All of the records below need to be copied exactly.

|---|

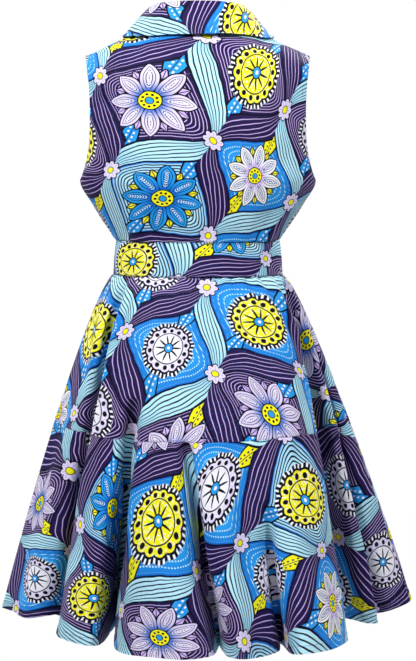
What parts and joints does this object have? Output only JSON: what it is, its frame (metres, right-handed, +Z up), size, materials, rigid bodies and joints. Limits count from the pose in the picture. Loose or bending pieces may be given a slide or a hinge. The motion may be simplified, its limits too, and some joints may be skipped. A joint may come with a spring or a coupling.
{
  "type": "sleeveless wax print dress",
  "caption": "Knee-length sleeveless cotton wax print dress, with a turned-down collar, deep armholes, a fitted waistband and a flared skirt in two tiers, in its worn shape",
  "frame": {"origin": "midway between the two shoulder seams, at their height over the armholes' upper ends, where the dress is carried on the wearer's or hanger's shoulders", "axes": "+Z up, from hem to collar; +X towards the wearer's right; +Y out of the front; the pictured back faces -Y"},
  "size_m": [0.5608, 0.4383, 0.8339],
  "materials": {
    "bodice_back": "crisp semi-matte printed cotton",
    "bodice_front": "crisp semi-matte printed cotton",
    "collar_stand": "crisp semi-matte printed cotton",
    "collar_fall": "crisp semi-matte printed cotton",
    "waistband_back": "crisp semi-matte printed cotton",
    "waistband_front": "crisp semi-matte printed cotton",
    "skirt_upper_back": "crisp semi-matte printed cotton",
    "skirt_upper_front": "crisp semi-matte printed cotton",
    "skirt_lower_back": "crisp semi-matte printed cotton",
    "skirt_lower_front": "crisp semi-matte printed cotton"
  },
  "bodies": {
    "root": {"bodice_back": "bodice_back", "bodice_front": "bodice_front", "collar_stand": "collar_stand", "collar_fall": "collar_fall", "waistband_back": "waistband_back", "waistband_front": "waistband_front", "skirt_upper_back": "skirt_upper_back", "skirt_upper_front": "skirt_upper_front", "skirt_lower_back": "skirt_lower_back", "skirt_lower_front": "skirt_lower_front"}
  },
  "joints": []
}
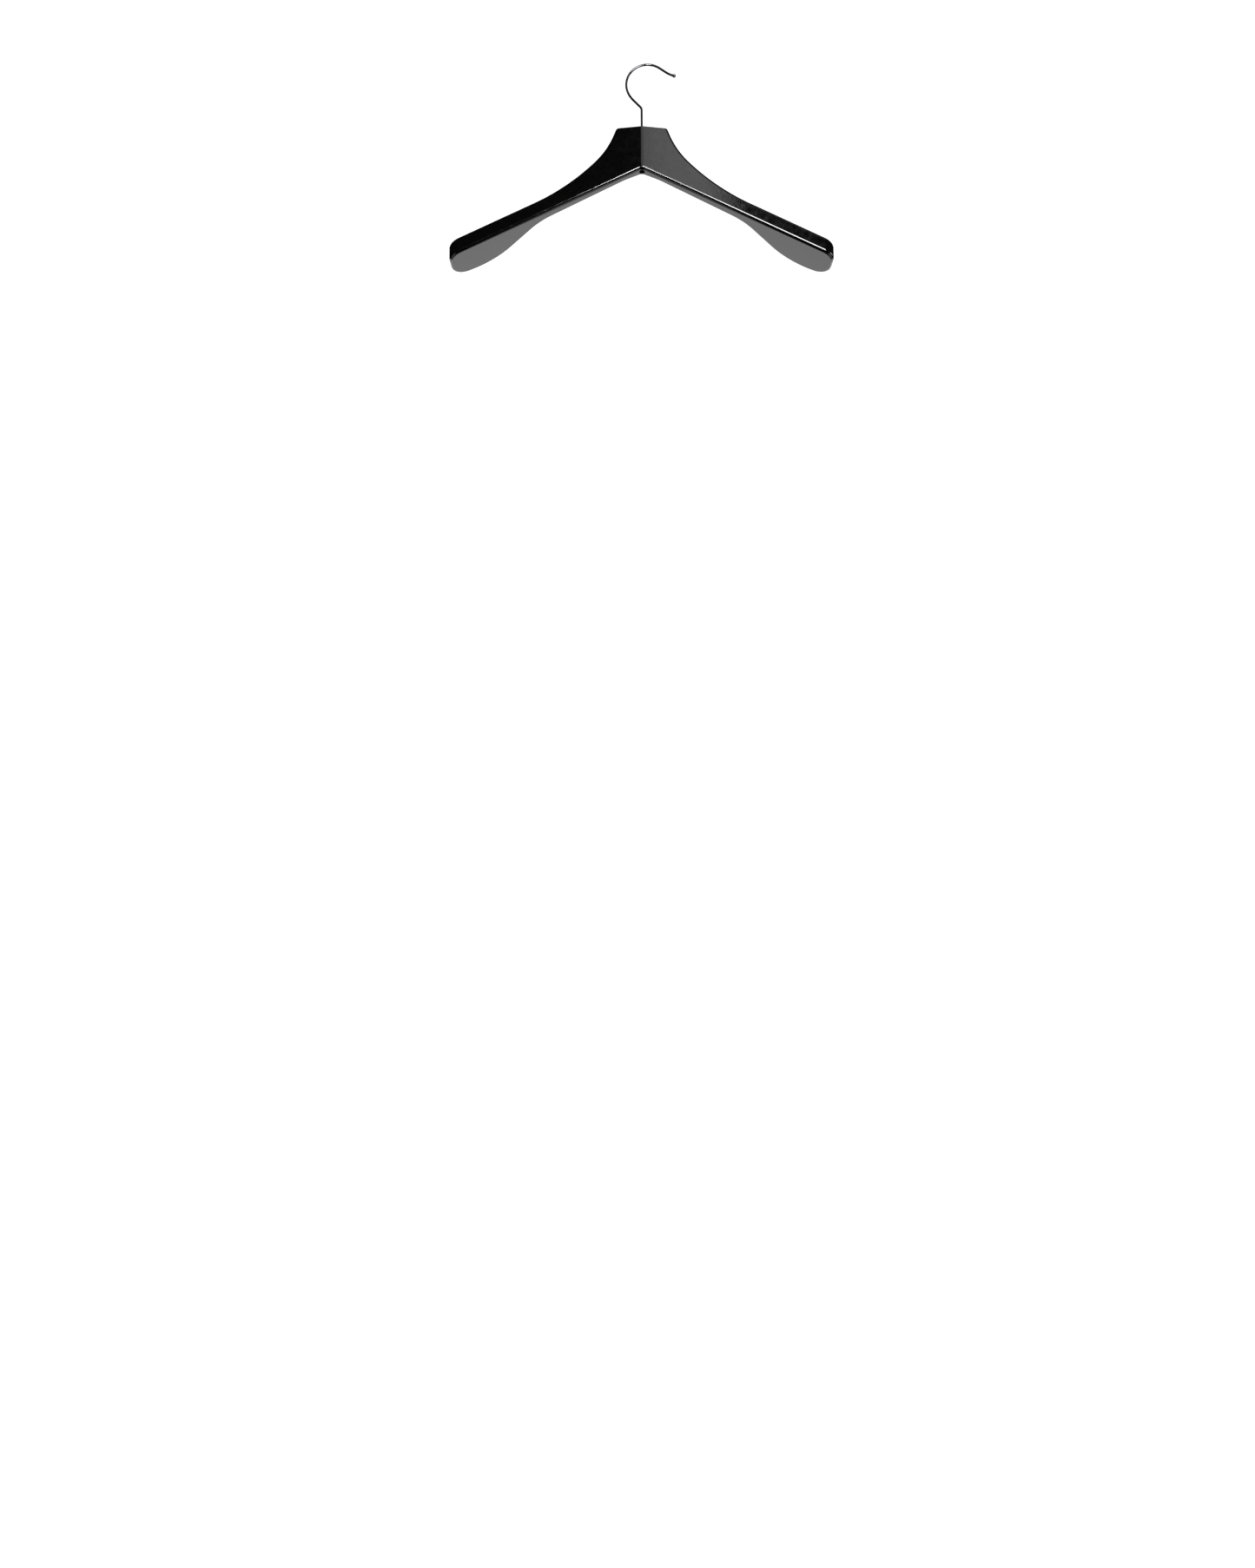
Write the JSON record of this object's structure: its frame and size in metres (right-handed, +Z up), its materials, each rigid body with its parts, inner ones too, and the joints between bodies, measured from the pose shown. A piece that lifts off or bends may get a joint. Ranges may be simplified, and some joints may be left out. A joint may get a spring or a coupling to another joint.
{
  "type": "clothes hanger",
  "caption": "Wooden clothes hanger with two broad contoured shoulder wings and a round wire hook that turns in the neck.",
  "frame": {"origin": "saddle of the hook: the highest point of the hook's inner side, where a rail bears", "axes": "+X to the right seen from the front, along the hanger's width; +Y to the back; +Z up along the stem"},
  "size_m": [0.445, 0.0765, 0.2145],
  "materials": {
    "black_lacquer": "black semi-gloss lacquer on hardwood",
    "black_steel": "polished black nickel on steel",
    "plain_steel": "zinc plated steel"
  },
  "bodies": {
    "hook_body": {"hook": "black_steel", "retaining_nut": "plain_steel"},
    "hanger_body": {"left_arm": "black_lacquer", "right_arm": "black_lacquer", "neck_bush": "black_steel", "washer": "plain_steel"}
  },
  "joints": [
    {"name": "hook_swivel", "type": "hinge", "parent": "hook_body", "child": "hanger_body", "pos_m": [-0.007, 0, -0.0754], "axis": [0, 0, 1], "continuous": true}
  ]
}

|---|

> [Response to the exercise]
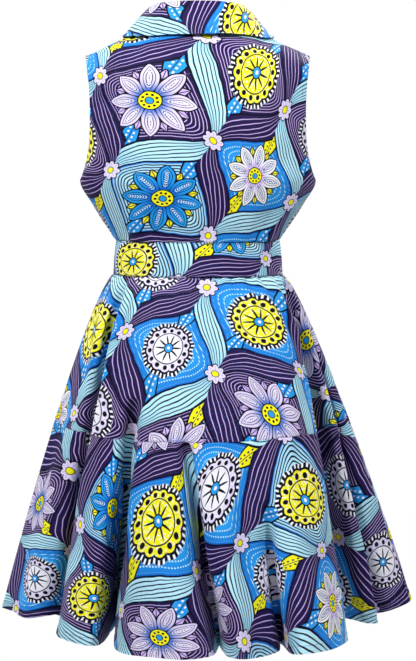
What parts and joints does this object have? Output only JSON: what it is, its frame (metres, right-handed, +Z up), size, materials, rigid bodies and joints. Limits count from the pose in the picture. Loose or bending pieces may be given a slide or a hinge. The motion may be simplified, its limits too, and some joints may be skipped. A joint may come with a spring or a coupling.
{
  "type": "sleeveless wax print dress",
  "caption": "Knee-length sleeveless cotton wax print dress, with a turned-down collar, deep armholes, a fitted waistband and a flared skirt in two tiers, in its worn shape",
  "frame": {"origin": "midway between the two shoulder seams, at their height over the armholes' upper ends, where the dress is carried on the wearer's or hanger's shoulders", "axes": "+Z up, from hem to collar; +X towards the wearer's right; +Y out of the front; the pictured back faces -Y"},
  "size_m": [0.5608, 0.4383, 0.8339],
  "materials": {
    "bodice_back": "crisp semi-matte printed cotton",
    "bodice_front": "crisp semi-matte printed cotton",
    "collar_stand": "crisp semi-matte printed cotton",
    "collar_fall": "crisp semi-matte printed cotton",
    "waistband_back": "crisp semi-matte printed cotton",
    "waistband_front": "crisp semi-matte printed cotton",
    "skirt_upper_back": "crisp semi-matte printed cotton",
    "skirt_upper_front": "crisp semi-matte printed cotton",
    "skirt_lower_back": "crisp semi-matte printed cotton",
    "skirt_lower_front": "crisp semi-matte printed cotton"
  },
  "bodies": {
    "root": {"bodice_back": "bodice_back", "bodice_front": "bodice_front", "collar_stand": "collar_stand", "collar_fall": "collar_fall", "waistband_back": "waistband_back", "waistband_front": "waistband_front", "skirt_upper_back": "skirt_upper_back", "skirt_upper_front": "skirt_upper_front", "skirt_lower_back": "skirt_lower_back", "skirt_lower_front": "skirt_lower_front"}
  },
  "joints": []
}
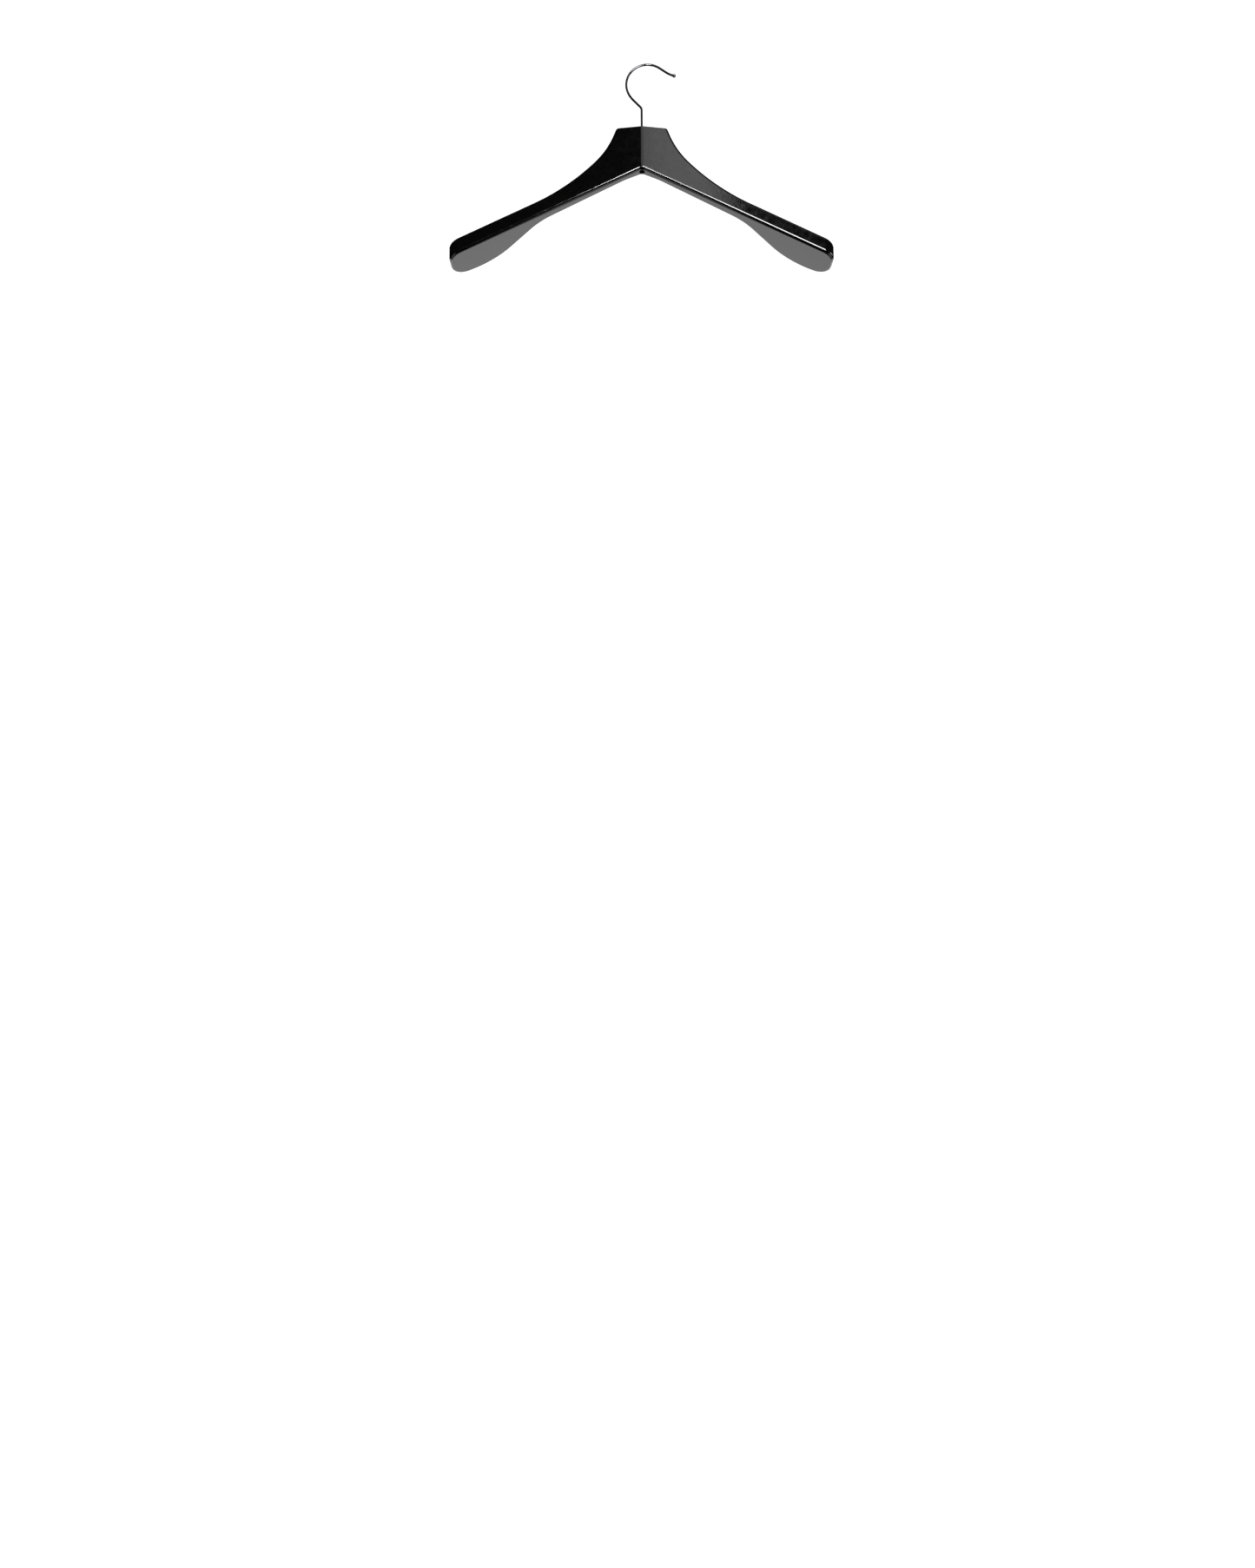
Write the JSON record of this object's structure: its frame and size in metres (right-handed, +Z up), its materials, each rigid body with its parts, inner ones too, and the joints between bodies, measured from the pose shown. A piece that lifts off or bends may get a joint. Ranges may be simplified, and some joints may be left out. A joint may get a spring or a coupling to another joint.
{
  "type": "clothes hanger",
  "caption": "Wooden clothes hanger with two broad contoured shoulder wings and a round wire hook that turns in the neck.",
  "frame": {"origin": "saddle of the hook: the highest point of the hook's inner side, where a rail bears", "axes": "+X to the right seen from the front, along the hanger's width; +Y to the back; +Z up along the stem"},
  "size_m": [0.445, 0.0765, 0.2145],
  "materials": {
    "black_lacquer": "black semi-gloss lacquer on hardwood",
    "black_steel": "polished black nickel on steel",
    "plain_steel": "zinc plated steel"
  },
  "bodies": {
    "hook_body": {"hook": "black_steel", "retaining_nut": "plain_steel"},
    "hanger_body": {"left_arm": "black_lacquer", "right_arm": "black_lacquer", "neck_bush": "black_steel", "washer": "plain_steel"}
  },
  "joints": [
    {"name": "hook_swivel", "type": "hinge", "parent": "hook_body", "child": "hanger_body", "pos_m": [-0.007, 0, -0.0754], "axis": [0, 0, 1], "continuous": true}
  ]
}